Under the Constitution Act, 1867, the provinces were given almost complete responsibility for road building. By 1995 there were 655,892 km of public roadways under municipal jurisdiction, 230,930 under provincial jurisdiction and 15,082 under federal jurisdiction. Revenues from users - provincial motor-fuel taxes, the federal excise tax on gasoline, vehicle and driver licence fees, street-parking revenue and fines - have never been enough to cover expenditures (see Customs and Excise; Taxation in Canada). In 1996-1997 provincial/territorial licencing fees amounted to $2.6 billion, provincial/territorial fuel taxes were $5.6 billion and federal fuel taxes amounted to $4 billion. Federal monies are used to supplement provincial/territorial funds.

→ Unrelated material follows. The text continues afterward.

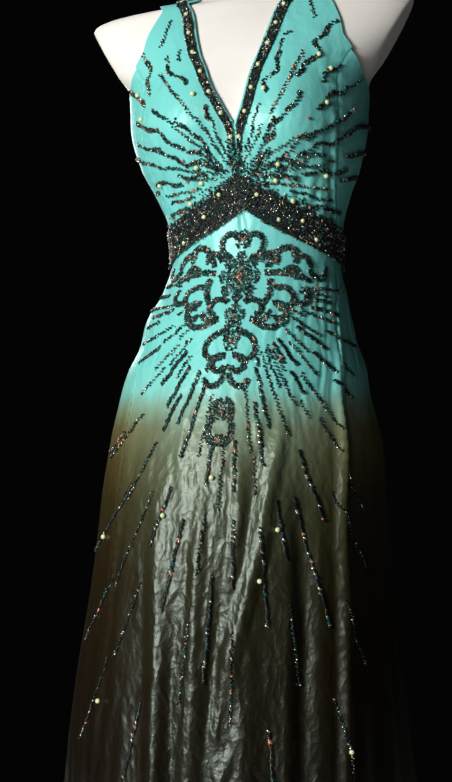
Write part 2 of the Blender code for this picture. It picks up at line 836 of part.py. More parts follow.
def build_skirt(collection, surface):
    front = skirt_points(-SIDE_FRONT, SIDE_FRONT, SKIRT_FRONT_COLUMNS)
    panel("skirt_front", front, CLOTH_WALL, surface, collection)
    pieces = (
        ("skirt_side_left", -SIDE_BACK, -SIDE_FRONT, SKIRT_SIDE_COLUMNS),
        ("skirt_side_right", SIDE_FRONT, SIDE_BACK, SKIRT_SIDE_COLUMNS),
        ("skirt_back_left", -CENTRE_BACK, -SIDE_BACK, SKIRT_BACK_COLUMNS),
        ("skirt_back_right", SIDE_BACK, CENTRE_BACK, SKIRT_BACK_COLUMNS),
    )
    for name, start, end, columns in pieces:
        panel(name, skirt_points(start, end, columns), CLOTH_WALL, surface, collection)


# The closures

def box(name, size, centre, collection, surface=None):
    """A plain box; width along X, thickness along Y, length along Z."""
    bm = bmesh.new()
    bmesh.ops.create_cube(bm, size=1.0)
    bmesh.ops.scale(bm, vec=size, verts=bm.verts)
    bmesh.ops.translate(bm, vec=centre, verts=bm.verts)
    mesh = bpy.data.meshes.new(name)
    bm.to_mesh(mesh)
    bm.free()
    if surface:
        mesh.materials.append(surface)
    obj = bpy.data.objects.new(name, mesh)
    collection.objects.link(obj)
    return obj


def boolean(obj, tool, operation):
    step = obj.modifiers.new(operation.lower(), "BOOLEAN")
    step.operation = operation
    step.solver = "EXACT"
    step.object = tool


def build_zip_chain(collection, surface, top):
    """The closed chain, with a row at each row of the back panels beside it."""
    bottom = ZIP_BOTTOM + ZIP_END_INSET
    panel_rows = [bodice_back_height(CENTRE_BACK, share) for share in back_row_shares()]
    panel_rows += skirt_heights(CENTRE_BACK)
    inner_rows = [height for height in panel_rows if bottom < height < top]
    points = []
    for height in [top] + inner_rows + [bottom]:
        radius = cloth_base(CENTRE_BACK, height).to_2d().length
        half = degrees_for(ZIP_CHAIN_WIDTH / 2, radius)
        points.append([cloth_point(CENTRE_BACK + turn, height) for turn in (-half, half)])
    panel("zip_chain", points, CLOTH_WALL, surface, collection)


def slider_place(height):
    """The slider's seat on the chain, turned to face straight out of the cloth."""
    seat = cloth_point(CENTRE_BACK, height, CLOTH_WALL + SLIDER_LIFT)
    normal = outward(cloth_base, CENTRE_BACK, height)
    return Matrix.Translation(seat) @ Matrix.Rotation(math.atan2(normal.z, normal.y), 4, "X")


def build_slider(collection, cutters, surface, place):
    """Slider with an arched bridge, which the pull hangs from."""
    slider = box(
        "zip_slider", (SLIDER_WIDTH, SLIDER_THICK, SLIDER_LENGTH), (0.0, SLIDER_THICK / 2, 0.0),
        collection, surface,
    )
    overlap = SLIDER_THICK / 2
    arch = box(
        "slider_bridge", (BRIDGE_WIDTH, BRIDGE_RISE + overlap, BRIDGE_LENGTH),
        (0.0, SLIDER_THICK + (BRIDGE_RISE - overlap) / 2, 0.0), cutters,
    )
    eye_rise = BRIDGE_RISE - BRIDGE_METAL
    eye = box(
        "slider_eye", (3 * BRIDGE_WIDTH, eye_rise, BRIDGE_LENGTH - 2 * BRIDGE_METAL),
        (0.0, SLIDER_THICK + eye_rise / 2, 0.0), cutters,
    )
    boolean(slider, arch, "UNION")
    boolean(slider, eye, "DIFFERENCE")
    for piece in (slider, arch, eye):
        piece.matrix_world = place


def pull_outline():
    """Half-round tab that flares from its hinge end, as (x, z) points about the hinge."""
    half = PULL_WIDTH / 2
    wide = half * PULL_FLARE
    top = PULL_THICK / 2
    tip = half - PULL_LENGTH
    steps = 6
    turns = [math.pi * i / steps for i in range(steps + 1)]
    rounded = [(-wide * math.cos(turn), tip - half * math.sin(turn)) for turn in turns]
    return [(-half, top), *rounded, (half, top)]


def build_pull(collection, cutters, surface, hinge):
    """Pull tab that hangs straight down, its top bar caught under the slider's bridge."""
    bm = bmesh.new()
    back_face = bm.faces.new([bm.verts.new((x, -PULL_THICK / 2, z)) for x, z in pull_outline()])
    grown = bmesh.ops.extrude_face_region(bm, geom=[back_face])
    moved = [item for item in grown["geom"] if isinstance(item, bmesh.types.BMVert)]
    bmesh.ops.translate(bm, vec=(0.0, PULL_THICK, 0.0), verts=moved)
    bmesh.ops.recalc_face_normals(bm, faces=bm.faces)
    pull = object_from("zip_pull", bm, surface, collection, smooth=False)
    hole = box(
        "pull_eye", (PULL_HOLE_WIDTH, 3 * PULL_THICK, PULL_HOLE_LENGTH),
        (0.0, 0.0, -PULL_THICK / 2 - PULL_HOLE_LENGTH / 2), cutters,
    )
    boolean(pull, hole, "DIFFERENCE")
    pull.matrix_world = hinge
    hole.matrix_world = hinge


def build_zip(collection, cutters, surface):
    """Closed zip in the back seam, its slider at the top."""
    top = curve(TOP_EDGE_CURVE, CENTRE_BACK) - ZIP_END_INSET
    build_zip_chain(collection, surface, top)
    place = slider_place(top - SLIDER_LENGTH / 2)
    build_slider(collection, cutters, surface, place)
    under_bridge = Vector((0.0, SLIDER_THICK + (BRIDGE_RISE - BRIDGE_METAL) / 2, 0.0))
    build_pull(collection, cutters, surface, Matrix.Translation(place @ under_bridge))


def build_nape_button(collection, surface):
    """Covered button that closes the two straps at the nape."""
    seat = cloth_point(CENTRE_BACK, BUTTON_HEIGHT, CLOTH_WALL + LAYER_GAP)
    normal = outward(cloth_base, CENTRE_BACK, BUTTON_HEIGHT)
    button = turned("nape_button", [
        (0.0, BUTTON_THICK),
        (BUTTON_RADIUS * 0.55, BUTTON_THICK - BUTTON_DOME * 0.3),
        (BUTTON_RADIUS * 0.9, BUTTON_THICK - BUTTON_DOME),
        (BUTTON_RADIUS, BUTTON_THICK - BUTTON_DOME * 1.6),
        (BUTTON_RADIUS * 0.8, 0.0),
        (0.0, 0.0),
    ], surface, collection, steps=16)
    facing = normal.to_track_quat("Z", "Y").to_matrix().to_4x4()
    button.matrix_world = Matrix.Translation(seat) @ facing


def main():
    collection, cutters = fresh_scene()
    turquoise = material("satin_turquoise", TURQUOISE, 0.42)
    skirt_satin = material("satin_olive", OLIVE, 0.45)
    beads = material("beadwork", BEAD_DARK, 0.25, 0.3)
    ivory = material("form_shell", IVORY, 0.45)
    chrome = material("stand_chrome", CHROME, 0.2, 1.0)
    steel = material("stand_steel", BLACK_STEEL, 0.45, 0.6)

    build_form(collection, ivory)
    build_stand(collection, steel, chrome)
    build_bodice_fronts(collection, turquoise)
    build_bodice_backs(collection, turquoise)
    build_neck_trims(collection, beads)
    build_bands(collection, beads)
    build_skirt(collection, skirt_satin)
    build_zip(collection, cutters, chrome)
    build_nape_button(collection, turquoise)
    for tool in cutters.objects:
        tool.hide_render = True
        tool.display_type = "WIRE"


main()
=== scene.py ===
"""Looks of a halter-neck evening gown on a dress form: cloth, beads, binding, zip and finishes.

Units are metres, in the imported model's frame. A place on the figure is an angle round it (0 at the
front centre, positive towards +X) and a height, as in the solids, whose named sizes are repeated here.
"""

import math
from collections import namedtuple

import bpy
import numpy as np
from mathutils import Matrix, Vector


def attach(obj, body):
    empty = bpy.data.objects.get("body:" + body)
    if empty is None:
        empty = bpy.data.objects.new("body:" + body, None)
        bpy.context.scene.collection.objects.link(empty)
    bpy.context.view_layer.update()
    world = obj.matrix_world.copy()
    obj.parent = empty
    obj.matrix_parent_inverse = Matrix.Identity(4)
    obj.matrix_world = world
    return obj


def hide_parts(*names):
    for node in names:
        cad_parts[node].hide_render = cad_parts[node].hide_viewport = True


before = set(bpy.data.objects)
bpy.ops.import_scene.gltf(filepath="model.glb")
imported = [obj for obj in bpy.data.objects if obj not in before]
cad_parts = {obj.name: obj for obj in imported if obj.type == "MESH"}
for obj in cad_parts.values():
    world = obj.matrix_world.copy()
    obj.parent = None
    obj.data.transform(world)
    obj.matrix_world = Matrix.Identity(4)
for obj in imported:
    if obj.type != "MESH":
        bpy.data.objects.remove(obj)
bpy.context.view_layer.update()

# Sizes shared with the solids
CLOTH_WALL = 0.0016
LAYER_GAP = 0.0010
EASE = 0.0030
HEM_HEIGHT = 0.018
WAIST_HEIGHT = 1.085
FORM_BOTTOM = 0.785
FORM_TOP = 1.530
TRIM_WIDTH = 0.0115
TRIM_INSET = 0.0022
TRIM_POINT_SHARE = 0.12
TRIM_POINT_LEAD = 0.25
BAND_HALF_HEIGHT = 0.0200
BAND_APEX_EXTRA = 0.0010
GATHER_START = 0.004
SIDE_FRONT = 55.0
SIDE_BACK = 125.0
CENTRE_BACK = 180.0
ZIP_BOTTOM = 0.940
ZIP_RUN_OUT = 0.010
ZIP_HALF_GAP = 0.0016
ZIP_END_INSET = 0.002
ARMHOLE_LOW_HEIGHT = 1.290
ARMHOLE_LOW_WIDTH = 0.1520
ARMHOLE_SLOPE = 0.58
SHOULDER_TILT = 0.06
TILT_LOW = 1.250
TILT_HIGH = 1.320
TILT_FADE = 1.425
TILT_END = 1.480
BUST_HEIGHT = 1.230
BUST_APART = 0.078
BUST_DEPTH = 0.031
BUST_SPREAD = 0.043
BUST_RISE = 0.056
BUST_FALL = 0.037
BLEND_LOW = 1.030
BLEND_HIGH = 1.075
ARMPIT_STATION = 8
TRIM_FIRST_STATION = 2.8
TRIM_FULL_STATION = 4.6
BAND_FADE_STATIONS = 3.0
SKIRT_EVEN_HEIGHT = 1.020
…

Federal expenditures to Transport Canada in 1997-98 were estimated at $2.4 billion, excluding monies to the Canadian Transportation Agency, Transportation Safety Board, Civil Aviation Tribunal and transportation expenditures by other federal departments such as Fisheries and Oceans, Public Works and Government Services and Parks Canada. Large sums come from consolidated revenue, with the logic that efficient highway transportation benefits the entire economy.

Today the federal government is responsible for maintaining roads crossing federal property, such as national parks. The federal government is also involved in the administration of the National Highway System, which incorporates federal and provincial highways as well as their connections to American routes. Street systems in cities, towns and villages are the responsibility of municipalities, though sometimes subsidized by the provinces. In the peak years of urban freeway development, the high costs frequently brought provincial and municipal governments together in cost-sharing agreements. The escalating costs of equipment, materials and manpower for replacement, repairs and maintenance of older roads mean higher budgets. The cost of snow removal also adds millions of dollars to maintenance budgets (see Snow Blower). In the 1990s era of fiscal restraint and cost-cutting, road and highway budgets suffered as provinces, cities and towns reduced operating costs.